Le court-métrage "L'autre visage" va mettre en scène un petit personnage sans nom ni visage (cf. les visuels) qui traverse différents paysages symboliques : une forêt, les débris d'une machine fossilisée, une ville immense et verticale, un désert de sable rouge où s'élèvent de hautes cheminées ou volcans (plus deux autres décors encore à définir). Les liens entre ces paysages et les défis environnementaux de notre époque sont représentés de manière symbolique. Cela pourra alimenter des discussions, pour lesquelles ma double formation d'artiste et d'ingénieur civil des Mines me confère un regard singulier et transversal sur notre manière d'habiter et d'interagir avec notre environnement. Dans chaque tableau, le héros fera une rencontre qui s'écrira de manière collaborative avec les élèves. Ces scènes seront filmées un peu à la manière d'un jeu vidéo de plateforme, un type d'images avec lequel ils seront sûrement familiers. Mais les rencontres s'établiront non comme des affrontements mais des découvertes, des échanges, des dialogues.
Le personnage principal est éclairé et éclaire les paysages autour de lui par une lumière qu'il porte devant lui, à la manière des poissons des abysses.

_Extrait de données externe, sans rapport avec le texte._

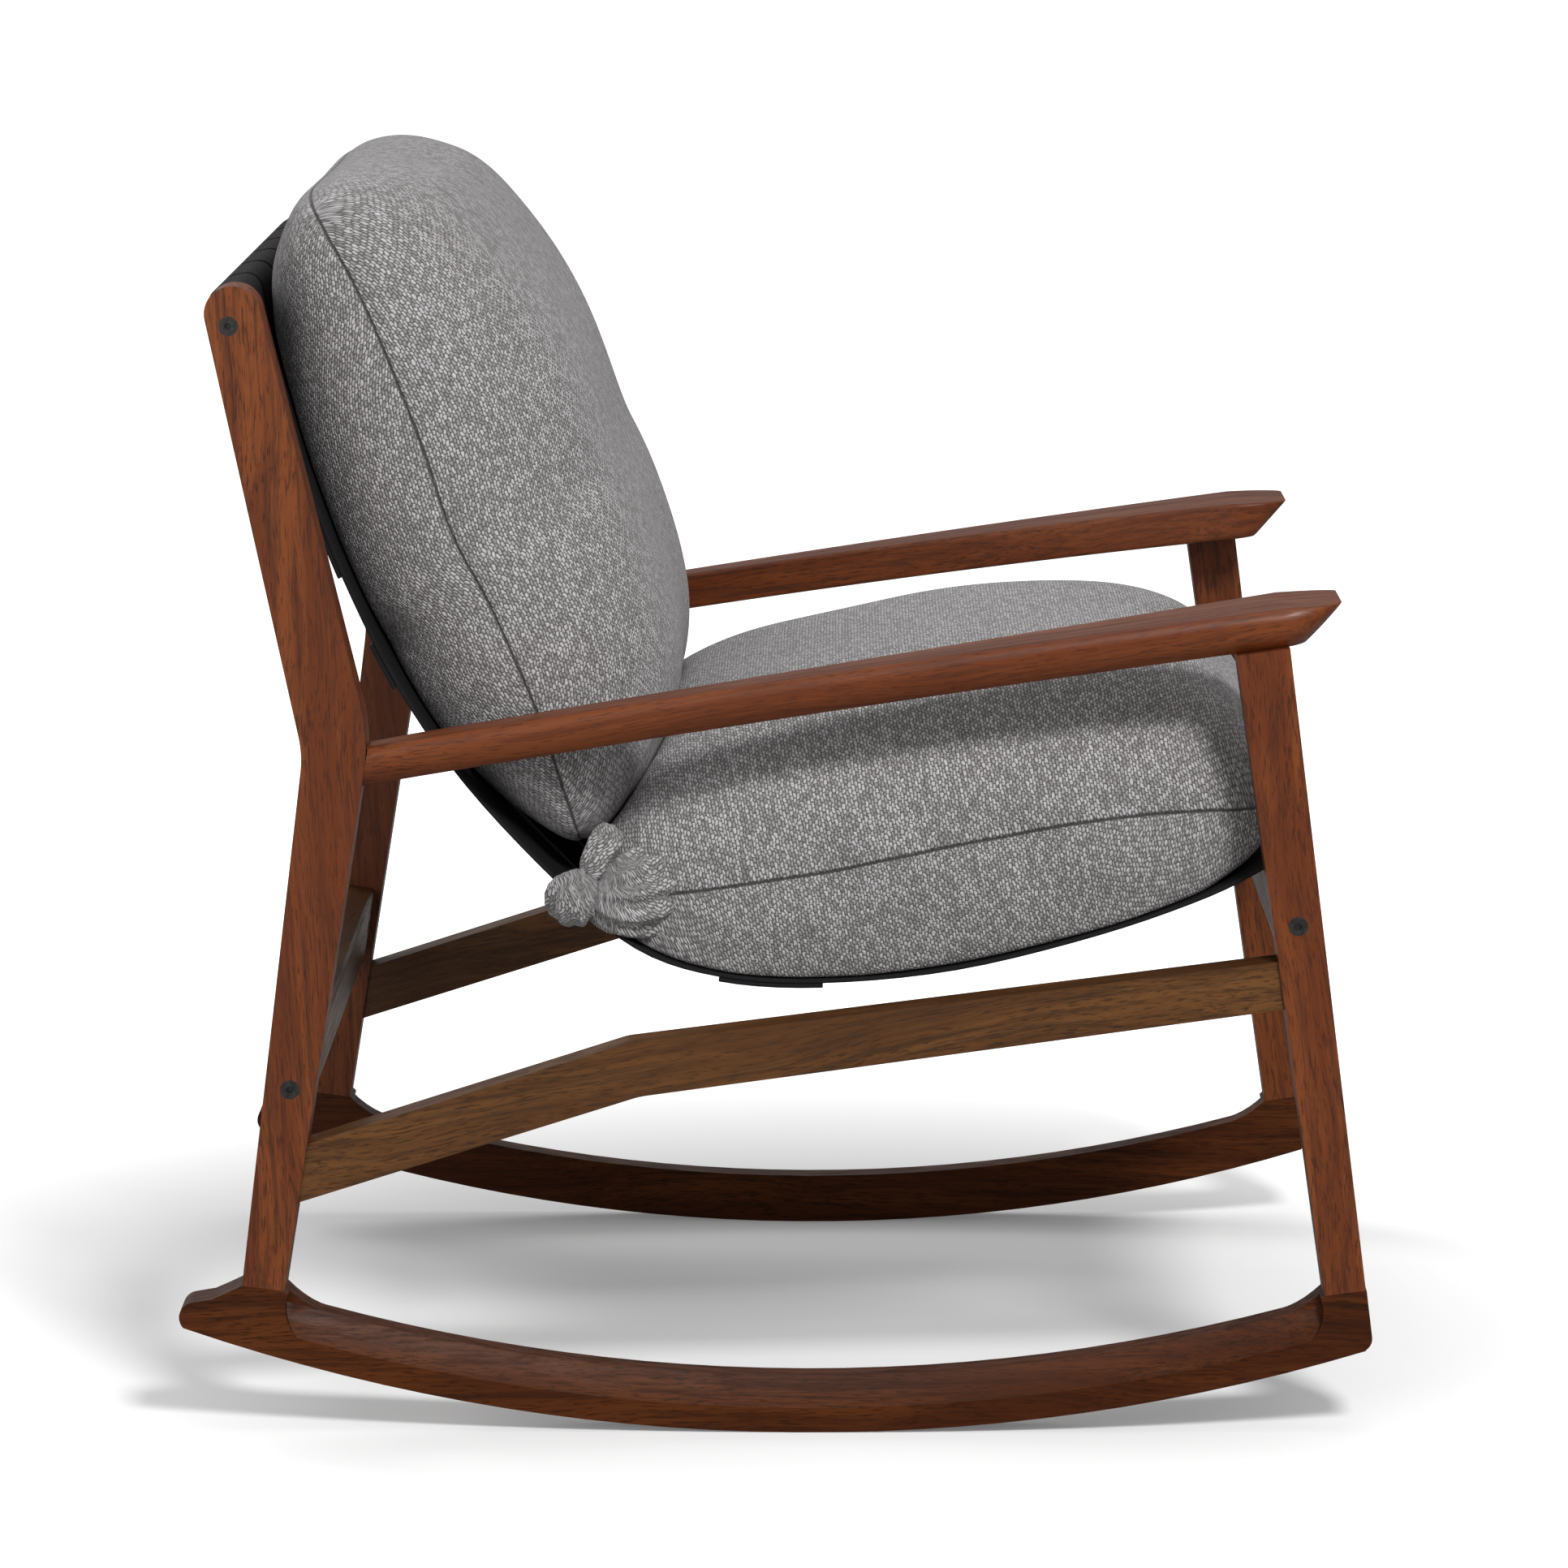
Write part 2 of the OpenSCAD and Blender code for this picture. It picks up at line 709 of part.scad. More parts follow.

Mais la lumière se teinte avec les émotions du personnage, et des lumières provenant d'autres personnages viennent éclairer différemment chaque scène : si chacun est détenteur d'une vérité, il faut faire en sorte que la différence des points de vue soit enrichissante. Le protagoniste de l'histoire évolue ainsi de tableau en tableau, sur un horizon toujours incliné, qui grimpe, qui l'élève. Son visage se modifie, se complexifie à chaque rencontre. Le passage d'un tableau à l'autre se fait au travers d'un miroir, face auquel il découvre et accepte son nouveau visage.
L'histoire ne se déroule plus seulement sur un plan réel, où il traverse l'espace et le temps, mais aussi dans un "paysage spirituel" intérieur, puisque le héros apprend sur lui-même tout au long du court-métrage.
L'histoire racontée par le court-métrage est donc un voyage initiatique. Je souhaite ainsi faire réfléchir les élèves de troisième cycle sur une fable qui raconte le mécanisme d'individuation. Ce projet leur fera donc écrire les aventures rencontrées par une jeune personne en chemin vers elle-même. Il me semble en effet intéressant d'utiliser les moyens de la création artistique pour les confronter à cette mise en abîme, pendant cette période de transition qu'est la pré-adolescence.
L'animation par la méthode du stop-motion est une technique très riche, magique même, puisqu'elle permet de donner vie à des objets inanimés. De par cette capacité à faire rêver et son aspect ludique, elle est très propice à transmettre aux jeunes la passion de la création artistique.
Que ce soit en volume, en théâtre ou en audiovisuel, mon travail s'adresse à l'imagination, en transposant des problématiques contemporaines dans un monde fantastique et symbolique. Développer ce projet de court-métrage en le confrontant à l'imagination féconde d'élèves du troisième cycle va être une belle expérience, qui va faire évoluer mon travail.
En effet, réaliser ce court-métrage "L'autre Visage" pendant la résidence sera pour moi une occasion unique de rassembler en un seul projet différentes problématiques qui traversent mes recherches artistiques depuis plusieurs années. En utilisant plusieurs de mes sculptures comme décors afin de construire un monde complet, avec ses habitants, ses territoires, ses règles, le film court obtenu sera une manière stimulante de partager mon univers avec les élèves. De plus, cette façon de réutiliser des sculptures pourtant autonomes en les activant est dans la continuité de mon travail, puisque je les utilise généralement dans des performances et des pièces de théâtres. Je suis enthousiaste à l'idée de leur donner une nouvelle vie en tant que décors d'un film d'animation, médium qui me semble aujourd'hui le plus adapté pour cultiver leur portée symbolique.
De plus, ce changement de lieu et de façon de donner à voir mon travail me permettra d'aller à la rencontre d'un public différent de celui fréquentant habituellement les lieux culturels. Je suis profondément convaincu de l’intérêt réciproque à aller à la rencontre des personnes les plus éloignées de la culture.
Enfin, l'idée du court-métrage que je propose ici me vient d'un projet au long-cours : film d'animation plus long, dont j'ai déjà le scénario, se déroulant principalement dans la sculpture "Ville" (cf. le visuel maquette n°1 et l'œuvre récente n°1). Avoir réalisé "L'autre Visage" sera aussi pour moi un moyen de démarcher des partenaires culturels et trouver des soutiens pour sa continuation et sa diffusion dans des festivals de films d'animation. Ce sera donc l'occasion d'enrichir ce grand projet personnel, qui me tient énormément à cœur.
La résidence, pilotée par les Ministères de la Culture et de l’Éducation, m'accompagnera dans ma volonté de vivre de la création artistique tout en lui apportant un sens social fort par les objectifs de transmission de Création en cours.
Cette expérience d'immersion intensive dans le milieu scolaire me permettra possiblement de confirmer mon attirance pour le milieu de l'enseignement, me confortant ainsi dans mon projet de passer (par vocation et non uniquement par besoin) le concours de professeur territorial d'enseignement artistique.